The most remarkable feature of these bodies is that their orbits are nearly perpendicular to the orbit of the planet. The result is that there are two opposite points of the latter orbit where that of the satellite is seen edgewise. When Uranus is near either of these points, we, from the earth, see the satellites moving as if swinging up and down in a north and south direction on each side of the planet, like the bob of a pendulum. Then, as the planet moves on, the apparent orbits slowly open out. At the end of twenty years we see them perpendicularly. They then seem to us almost circular, but appear to close up again year after year as the planet moves on its course. The orbits were last seen edgewise in 1882, and will be again so seen about 1924. For several years to come the orbits are seen from a nearly perpendicular standpoint, which is the most favourable condition for observing the satellites.

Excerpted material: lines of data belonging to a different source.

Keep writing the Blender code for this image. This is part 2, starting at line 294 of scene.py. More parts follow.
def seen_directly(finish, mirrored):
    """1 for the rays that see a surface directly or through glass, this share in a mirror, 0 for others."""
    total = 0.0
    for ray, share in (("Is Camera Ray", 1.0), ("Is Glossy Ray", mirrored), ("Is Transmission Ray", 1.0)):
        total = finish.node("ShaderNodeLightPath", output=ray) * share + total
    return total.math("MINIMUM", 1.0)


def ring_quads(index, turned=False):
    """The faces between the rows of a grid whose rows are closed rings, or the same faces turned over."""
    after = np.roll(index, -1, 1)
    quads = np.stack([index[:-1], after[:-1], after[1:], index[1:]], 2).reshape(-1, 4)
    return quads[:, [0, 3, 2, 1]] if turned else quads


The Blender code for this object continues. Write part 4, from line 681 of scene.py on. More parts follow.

It is quite possible that continued observations of these bodies will yet enable the astronomer to reach some conclusion to the hitherto unsolved problem of the rotation of Uranus on its axis. In the cases of Mars, Jupiter, and Saturn, the satellites revolve very nearly in the plane of the equators of the several planets to which they belong. If this is true of Uranus, it would follow that the equator of the planet was nearly perpendicular to its orbit, and that its north pole, at two opposite points in its orbit, would point almost exactly to the sun. Such being the case, the seasons would be vastly more marked than they are on our earth. Only on or near the equator of Uranus would a denizen of the planet see the sun every day. If he lived in middle latitudes there would be a period equal in length to five or ten of our years during which the sun would never reach his horizon. Then, moving rapidly upwards, it would rise and set, giving him day and night, but in time it would get so far up toward the north pole that it would never set during a period equal to that at which it never rose.
The fact that all the satellites revolve in almost exactly the same plane gives some colour to this view, but does not quite prove it, because it is not impossible that their planes are kept together by their mutual action. If, however, this is the case, and if the equator of Uranus does not coincide with the orbits, the latter will, in the course of centuries, undergo a change which our successors will be able to determine. In this way they will be enabled to learn something of the equator and poles of Uranus, even if their telescopes are not powerful enough to afford any visual evidence on the subject.